A $1,500 deposit dispute that escalates to a treble damages judgment becomes a $4,500 problem. One that proceeds through mediation typically resolves in a single session.

People ending a meeting with handshakes; image by Fauxels, via Pexels.com.
People ending a meeting with handshakes; image by Fauxels, via Pexels.com.

How Mediation Resolves Security Deposit Disputes

Mediation intervenes at any stage before formal legal action, or after it, where proceedings have begun but not concluded, and provides a structured path to dispute resolution that neither party controls unilaterally.

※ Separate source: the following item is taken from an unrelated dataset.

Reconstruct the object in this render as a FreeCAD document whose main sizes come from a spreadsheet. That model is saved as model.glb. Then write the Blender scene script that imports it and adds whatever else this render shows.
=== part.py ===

Both parties present their documentation, and the mediator works through each disputed deduction methodically. Unlike small claims court, where a judge makes a binary determination on each item, mediation allows for negotiated resolution on individual line items. A deduction that is partially justified and partially unsupported can be settled at a figure both parties accept.

Under C.R.S. § 13-22-307, mediation communications are confidential and inadmissible in subsequent court proceedings. A small claims judgment is a public record. A mediated resolution is not, which matters for landlords managing multiple properties whose documentation is imperfect but whose underlying position is defensible.

Center Field Mediation handles landlord-tenant security deposit disputes as part of its real estate mediation practice. With over 20 years of dispute resolution experience across Colorado, David Kirschner brings the procedural knowledge and facilitation skills to move security deposit disputes from impasse to resolution, confidentially, and without the financial and reputational costs of litigation.

Colorado’s security deposit statute is not designed to trap landlords. It is designed to ensure tenants receive what they are owed, on time, with adequate explanation. Where disputes arise despite proper procedure, and they will, mediation is the most practical path to resolution available.